Then there's lust, which I don't count as a sin at all. Like any urge compelling a bodily function, lust is neither moral nor immoral. It spices up our lives and provides an incentive to continue our species, and I'll be saddened if the Republicans stamp it out. Sure, some people (including some fat admirers) manifest their lust in an offensive manner, but that's only because they lack self control, decency, or class. So why not make deception and boorishness deadly sins, and take lust off the list? Let's be fair about this.

Envy and greed are a lot less piddly. I certainly think they qualify as sins, and they even can be deadly in extreme circumstances. Both often harm innocent bystanders, although they tend to do the most damage to their owners. To me, envy and greed are pretty much on the same level as dishonesty and cowardice, but my moral perception lacks the corrective lens of religious scholarship that might have enabled me to see the difference.

Of the seven, pride and anger are the heavy hitters. Their operation is often subtle and subconscious, which helps increase their deadliness. They very often work in tandem, both with one another and in conjunction with the less deadly sins.

Either one can be directed within or without. Turned inward, pride and anger can cause guilt, destruction of self esteem, depression, and even suicide. When they are directed outward but muted by fear of confrontation, the result is negativity and passive aggression. Without the fear of confrontation, they cause active aggression, violence, and on a grand scale, dictatorship and war.

Combine enough anger and pride with lust, and rape will follow. Mix the two with greed, and robbery, theft or extortion will result. On a smaller scale, anger and pride cause squabbling, inability to compromise, nit-picking, and a general unwillingness to be reasonable.

Pride and anger are the particular bane of fat people and their admirers. Unevolved fat admirers allow their selfish pride and lust to motivate their exploitation of fat women. Unenlightened fat women allow their anger to render them bitter and spiteful. Virtually all of the squabbles, in-fighting and tacky behavior plaguing the size acceptance movement proceed from unenlightened self-interest or unmanaged rage.
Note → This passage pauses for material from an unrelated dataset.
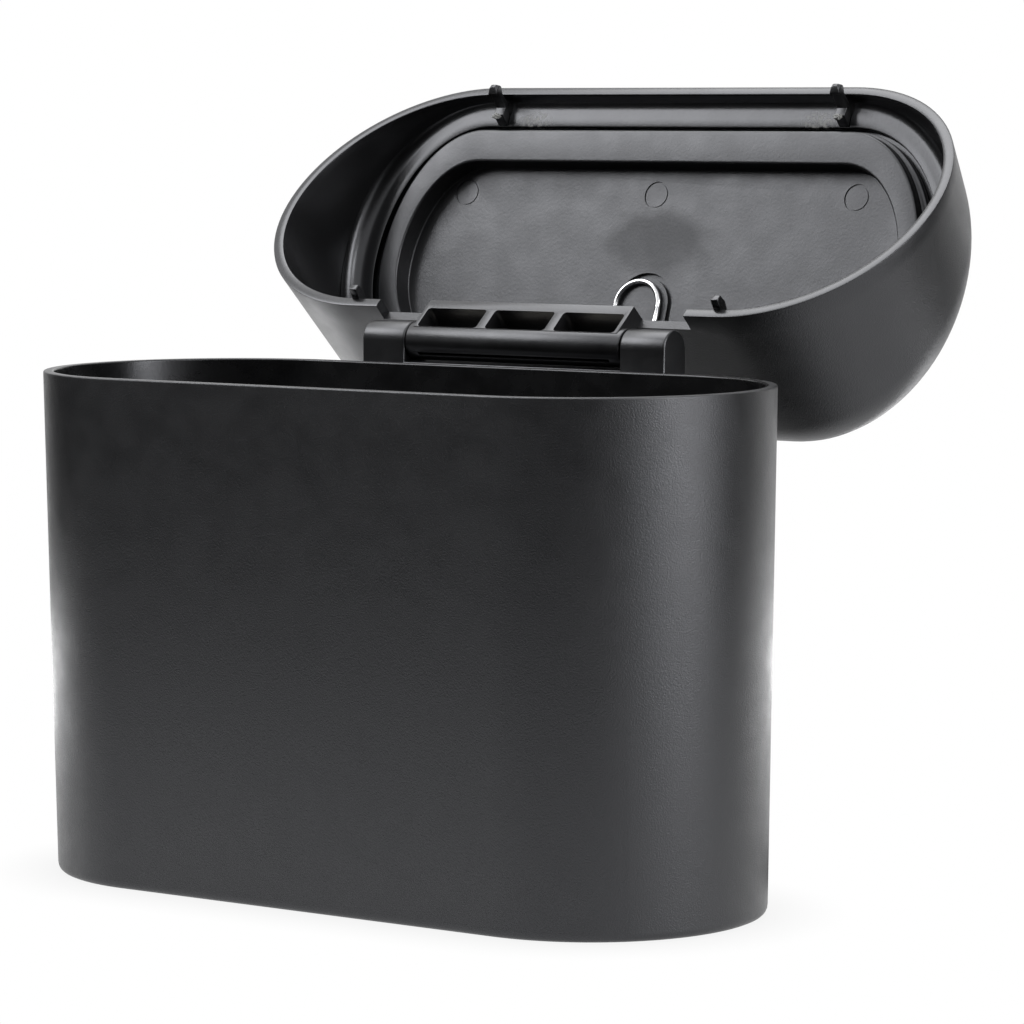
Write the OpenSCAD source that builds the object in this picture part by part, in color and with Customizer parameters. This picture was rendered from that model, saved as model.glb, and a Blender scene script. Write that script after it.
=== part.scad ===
// Car trash bin: an oblong bin with a hinged hood and a sprung push flap.
// Millimetres. The origin is the centre of the underside; +X runs along the long side,
// -Y is the latch side, +Y the hinge side. The lid is drawn open, resting on its stop.

/* [Bin] */
// Length over the rim
rim_l = 200; // [180:1:220]
// Width over the rim
rim_w = 88; // [80:1:96]
// Height of the bin's rim above the surface it stands on
body_h = 125.5; // [100:0.5:150]
// Draft of the bin's walls in degrees
body_draft = 1.0; // [0.5:0.1:1.5]
// Wall of the bin
body_wall = 2.6; // [2:0.1:3]
// Floor of the bin
floor_t = 4.0; // [3:0.1:5]
// Radius round the underside
foot_r = 2.2; // [1:0.1:4]
// Radius between wall and floor inside
inner_r = 4.0; // [2:0.5:8]
// Radius of the rim's edges
rim_edge = 0.5; // [0.2:0.1:0.8]

/* [Hinge] */
// Hinge axis behind the rim's rear face
hinge_back = 7.0; // [6.5:0.1:8]
// Hinge axis above the bin's rim
hinge_up = 5.3; // [5:0.1:6]
// Outer radius of knuckles and barrel
knuckle_r = 4.9; // [4.4:0.1:5]
// Radius of the steel hinge pin
pin_r = 1.25; // [1:0.05:1.6]
// Running clearance round a pin, on the radius
pin_clear = 0.05; // [0.02:0.01:0.09]
// Half length of the lid's barrel
barrel_half = 32.7; // [28:0.1:36]
// Length of one knuckle along the axis
knuckle_l = 13.3; // [10:0.1:16]
// Gap between barrel and knuckle
hinge_gap = 0.35; // [0.2:0.05:0.6]
// Depth of the hinge bracket below the rim
bracket_drop = 24; // [16:1:34]
// Closed end wall of a knuckle's bore
knuckle_cap = 2.2; // [1.5:0.1:4]
// Width of the slot that shows the pin
pin_slot = 1.1; // [0.8:0.1:1.6]

/* [Lid] */
// How far the lid is open in degrees
open_deg = 140.5; // [100:0.5:150]
// Gap between the closed lid and the bin's rim
lid_gap = 0.3; // [0.2:0.05:0.6]
// Slope of the lid's face in degrees
face_slope = 32; // [28:0.5:36]
// Height of the sloping face above the lid's rim, over the latch side's edge
front_h = 13.1; // [12:0.1:16]
// Draft of the lid's walls in degrees
lid_draft = 6.1; // [4:0.1:7]
// Outer radius between the lid's walls and its face
crest_r = 14; // [12:0.5:16]
// Wall of the lid
lid_wall = 2.0; // [1.8:0.1:2.4]
// Width of the lid's rim
lid_rim_w = 2.9; // [2.4:0.1:3.2]
// Half length of the notch for the knuckles
notch_half = 47.2; // [47:0.1:50]
// Height of that notch
notch_h = 5.0; // [4:0.1:7]
// Number of core-out pockets in the hinge block
pocket_n = 3; // [2:1:5]
// Wall at either end of the row of pockets
pocket_end = 1.1; // [0.9:0.1:2]
// Rib between two pockets
pocket_rib = 2.6; // [2:0.1:4]
// Depth of the pockets
pocket_d = 8.2; // [6:0.1:8.4]
// Corner radius of the pockets
pocket_r = 1.0; // [0.5:0.1:2]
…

The antidote to pride and anger is compassionate awareness. Without awareness, the need for compassion can become blurred by emotions and desires. Without compassion, awareness becomes calculating and heartless, leading at its worst to premeditated exploitation and cruelty. Such behavior is not merely negligent and stupid, as blind acts of passion tend to be: rather, it is the essence of evil. If any behavior is to be considered sinful, let it be this.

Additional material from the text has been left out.